Jikan wrote:Hi Yeshe,
I'm familiar with just what you're describing there. In the Chenresig sadhana practiced at Sakya Monastery in Seattle, there's a moment where everyone blesses their malas in that way.
The use of the nenju as a percussion instrument in Tendai is a bit different from that, though. It would be easier if I posted a video to show it, but the idea is to hold the nenju in both hands, then scrape one hand against the other in a back and forth motion (crick-a-crick-a-CRICK!). This sound signals it's time to pick up the practice text and start reciting in some contexts, or time to bow, or time to do *something*. Only the leader does it.
I had once harbored an aspiration to make a practice mala out of (Bali? Thai?) silver disc beads I'd found online. The price of silver has gone up astronomically so it won't happen in this lifetime, but I think those would have a nice sparkly sound to them. The extent of my commitments in Tibetan Vajrayana is guru yoga these days, so I'm not accumulating mantra any longer, and so I'm not wearing out mala threads so much as I had been...

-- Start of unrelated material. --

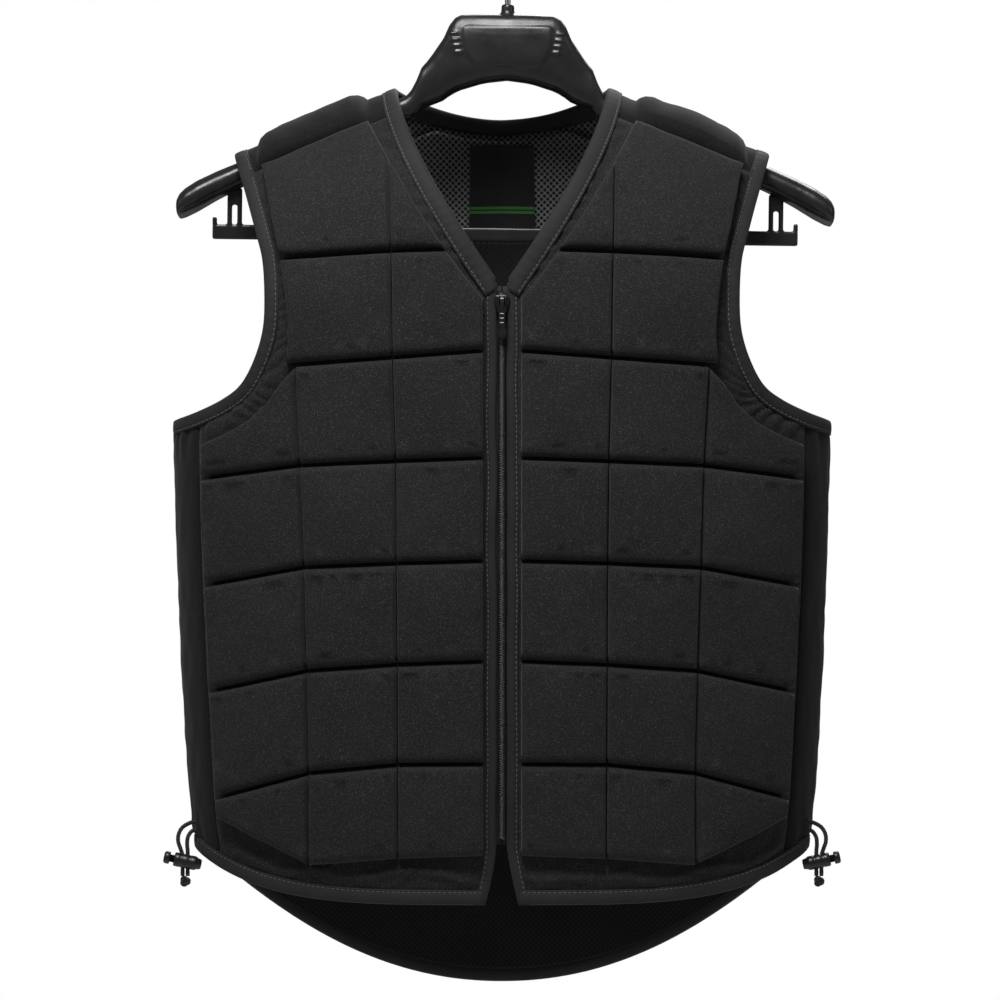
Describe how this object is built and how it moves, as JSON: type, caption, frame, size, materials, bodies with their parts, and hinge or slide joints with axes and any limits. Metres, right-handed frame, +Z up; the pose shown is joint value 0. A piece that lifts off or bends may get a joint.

Ah, thanks for the explanation.
I have several malas of different stones, of bone and seed etc.
Yet when it came to Ngondro I used my Bodhiseed mala, which would seem to be easy to break or crumble. Weirdly, after several hundred thousand mantras it shows very few signs of wear aside from the thread stretching a little. I did thread it with 3 strong threads, though, before I started, and kept it well oiled.
A mala of hollow silver beads would be easy to use, but a solid one would be pretty heavy unless the beads were small.
I know of a guru who has a gold mala, but the less said about that the better.